» OBJECTIVE: Below are records; state how many of their lines hold the word "caption", and give only the figure.

» DATA SHOWN:

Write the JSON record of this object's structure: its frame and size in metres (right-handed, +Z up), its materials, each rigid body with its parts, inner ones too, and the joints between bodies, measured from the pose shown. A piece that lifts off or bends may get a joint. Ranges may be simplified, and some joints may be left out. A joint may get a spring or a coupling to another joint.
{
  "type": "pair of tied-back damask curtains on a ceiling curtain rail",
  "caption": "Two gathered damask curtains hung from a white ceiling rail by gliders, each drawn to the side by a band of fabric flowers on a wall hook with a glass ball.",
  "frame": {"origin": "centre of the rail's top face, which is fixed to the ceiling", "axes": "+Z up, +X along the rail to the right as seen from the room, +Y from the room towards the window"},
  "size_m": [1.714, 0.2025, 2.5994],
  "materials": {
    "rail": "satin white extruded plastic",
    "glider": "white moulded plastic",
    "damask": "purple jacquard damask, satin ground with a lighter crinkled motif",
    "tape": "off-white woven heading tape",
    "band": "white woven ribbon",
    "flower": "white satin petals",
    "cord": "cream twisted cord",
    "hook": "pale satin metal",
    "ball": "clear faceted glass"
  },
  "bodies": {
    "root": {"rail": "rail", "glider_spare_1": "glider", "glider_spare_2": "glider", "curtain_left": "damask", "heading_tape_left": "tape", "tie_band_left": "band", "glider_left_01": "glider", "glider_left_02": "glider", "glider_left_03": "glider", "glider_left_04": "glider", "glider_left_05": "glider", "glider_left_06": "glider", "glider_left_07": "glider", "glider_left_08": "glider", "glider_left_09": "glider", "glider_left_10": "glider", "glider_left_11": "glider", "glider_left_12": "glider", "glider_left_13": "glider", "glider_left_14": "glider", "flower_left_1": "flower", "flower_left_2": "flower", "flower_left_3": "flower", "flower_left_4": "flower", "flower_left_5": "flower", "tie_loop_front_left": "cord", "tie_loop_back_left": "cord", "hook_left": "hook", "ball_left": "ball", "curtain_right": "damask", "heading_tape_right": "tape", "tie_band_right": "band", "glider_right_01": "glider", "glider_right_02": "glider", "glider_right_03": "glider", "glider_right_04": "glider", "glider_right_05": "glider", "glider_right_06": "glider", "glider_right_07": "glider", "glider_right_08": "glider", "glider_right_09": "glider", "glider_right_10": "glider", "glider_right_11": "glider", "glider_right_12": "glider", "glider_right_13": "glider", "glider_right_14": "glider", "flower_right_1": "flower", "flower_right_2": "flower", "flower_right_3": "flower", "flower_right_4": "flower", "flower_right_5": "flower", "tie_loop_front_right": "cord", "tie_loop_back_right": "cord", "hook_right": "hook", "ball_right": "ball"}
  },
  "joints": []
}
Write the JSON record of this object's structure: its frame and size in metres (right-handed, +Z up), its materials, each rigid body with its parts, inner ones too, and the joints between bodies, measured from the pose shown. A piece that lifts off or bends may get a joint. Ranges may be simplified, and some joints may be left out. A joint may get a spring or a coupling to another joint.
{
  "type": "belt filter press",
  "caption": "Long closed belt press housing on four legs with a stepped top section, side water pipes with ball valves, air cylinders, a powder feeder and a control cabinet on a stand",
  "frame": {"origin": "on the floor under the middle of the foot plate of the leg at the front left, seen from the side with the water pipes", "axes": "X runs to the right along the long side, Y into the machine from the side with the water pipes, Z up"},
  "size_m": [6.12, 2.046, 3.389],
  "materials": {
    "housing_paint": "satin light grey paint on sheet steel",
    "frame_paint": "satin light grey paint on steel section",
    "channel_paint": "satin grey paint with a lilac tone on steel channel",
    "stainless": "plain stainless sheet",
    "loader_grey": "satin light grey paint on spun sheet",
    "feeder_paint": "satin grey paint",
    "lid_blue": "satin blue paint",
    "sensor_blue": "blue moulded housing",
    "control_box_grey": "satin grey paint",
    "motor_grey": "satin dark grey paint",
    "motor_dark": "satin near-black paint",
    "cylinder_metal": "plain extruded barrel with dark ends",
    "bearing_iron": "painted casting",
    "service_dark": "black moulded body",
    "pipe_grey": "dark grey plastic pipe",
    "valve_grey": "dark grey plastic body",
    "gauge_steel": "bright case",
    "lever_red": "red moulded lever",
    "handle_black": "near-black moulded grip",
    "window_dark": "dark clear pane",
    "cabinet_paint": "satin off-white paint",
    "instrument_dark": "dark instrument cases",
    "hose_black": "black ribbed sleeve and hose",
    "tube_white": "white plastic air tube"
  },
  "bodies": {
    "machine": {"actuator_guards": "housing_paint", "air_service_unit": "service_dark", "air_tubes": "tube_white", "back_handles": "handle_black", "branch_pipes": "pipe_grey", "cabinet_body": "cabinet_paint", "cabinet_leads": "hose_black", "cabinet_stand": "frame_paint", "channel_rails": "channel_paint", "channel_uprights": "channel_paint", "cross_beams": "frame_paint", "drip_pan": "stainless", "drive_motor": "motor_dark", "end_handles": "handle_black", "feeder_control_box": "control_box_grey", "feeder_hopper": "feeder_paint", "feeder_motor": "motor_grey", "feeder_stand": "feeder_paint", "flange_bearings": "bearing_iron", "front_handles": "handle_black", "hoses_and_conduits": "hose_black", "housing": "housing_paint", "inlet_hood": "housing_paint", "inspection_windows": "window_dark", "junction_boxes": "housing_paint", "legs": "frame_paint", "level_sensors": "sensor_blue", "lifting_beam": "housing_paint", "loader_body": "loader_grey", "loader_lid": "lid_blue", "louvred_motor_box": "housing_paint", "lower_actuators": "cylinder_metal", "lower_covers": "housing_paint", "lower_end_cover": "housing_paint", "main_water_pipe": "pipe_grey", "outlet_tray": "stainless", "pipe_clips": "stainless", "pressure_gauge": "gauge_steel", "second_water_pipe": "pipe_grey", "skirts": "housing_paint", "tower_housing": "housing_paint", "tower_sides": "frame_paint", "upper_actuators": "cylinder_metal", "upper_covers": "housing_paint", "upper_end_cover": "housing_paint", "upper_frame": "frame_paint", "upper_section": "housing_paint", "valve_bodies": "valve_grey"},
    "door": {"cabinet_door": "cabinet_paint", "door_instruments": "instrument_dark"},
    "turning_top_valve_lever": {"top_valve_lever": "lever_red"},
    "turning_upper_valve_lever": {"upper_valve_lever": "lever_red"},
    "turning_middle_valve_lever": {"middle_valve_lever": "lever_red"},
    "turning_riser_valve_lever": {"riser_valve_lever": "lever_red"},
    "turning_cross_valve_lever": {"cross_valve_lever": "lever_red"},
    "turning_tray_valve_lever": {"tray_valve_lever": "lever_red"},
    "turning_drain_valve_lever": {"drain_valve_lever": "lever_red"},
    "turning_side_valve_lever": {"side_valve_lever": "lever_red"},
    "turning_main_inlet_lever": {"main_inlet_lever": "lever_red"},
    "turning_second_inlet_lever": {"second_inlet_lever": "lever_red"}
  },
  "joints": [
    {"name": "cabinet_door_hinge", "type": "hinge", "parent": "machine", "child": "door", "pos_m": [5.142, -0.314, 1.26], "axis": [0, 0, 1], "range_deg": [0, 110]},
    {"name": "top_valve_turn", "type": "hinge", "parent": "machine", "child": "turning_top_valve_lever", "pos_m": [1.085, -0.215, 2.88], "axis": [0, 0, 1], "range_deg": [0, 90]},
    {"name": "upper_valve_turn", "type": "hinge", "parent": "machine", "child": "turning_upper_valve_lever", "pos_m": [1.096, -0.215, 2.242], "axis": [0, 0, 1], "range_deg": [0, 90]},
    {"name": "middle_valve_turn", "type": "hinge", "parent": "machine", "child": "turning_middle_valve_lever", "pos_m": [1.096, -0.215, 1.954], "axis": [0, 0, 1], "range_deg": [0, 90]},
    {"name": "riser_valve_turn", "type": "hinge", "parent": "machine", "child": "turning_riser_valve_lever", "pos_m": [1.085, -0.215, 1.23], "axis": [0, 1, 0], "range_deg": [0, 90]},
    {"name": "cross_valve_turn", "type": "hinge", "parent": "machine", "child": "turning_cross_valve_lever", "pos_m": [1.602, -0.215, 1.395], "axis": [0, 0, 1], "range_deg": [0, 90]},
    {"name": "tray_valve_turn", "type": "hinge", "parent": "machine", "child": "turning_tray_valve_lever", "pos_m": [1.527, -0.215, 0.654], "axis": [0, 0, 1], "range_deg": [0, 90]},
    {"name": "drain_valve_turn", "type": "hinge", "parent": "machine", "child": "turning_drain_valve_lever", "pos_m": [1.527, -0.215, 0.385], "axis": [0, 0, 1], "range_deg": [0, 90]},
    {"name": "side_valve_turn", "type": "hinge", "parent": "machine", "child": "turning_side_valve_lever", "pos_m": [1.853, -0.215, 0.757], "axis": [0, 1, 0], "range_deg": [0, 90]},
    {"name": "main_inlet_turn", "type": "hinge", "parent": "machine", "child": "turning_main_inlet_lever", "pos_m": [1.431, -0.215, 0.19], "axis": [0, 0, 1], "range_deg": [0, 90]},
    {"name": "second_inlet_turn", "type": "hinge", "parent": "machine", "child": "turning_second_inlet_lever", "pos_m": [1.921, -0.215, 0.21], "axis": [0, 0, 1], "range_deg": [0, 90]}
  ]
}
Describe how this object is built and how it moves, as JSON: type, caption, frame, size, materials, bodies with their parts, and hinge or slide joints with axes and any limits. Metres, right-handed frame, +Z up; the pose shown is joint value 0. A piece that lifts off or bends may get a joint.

» FULL OUTPUT: 3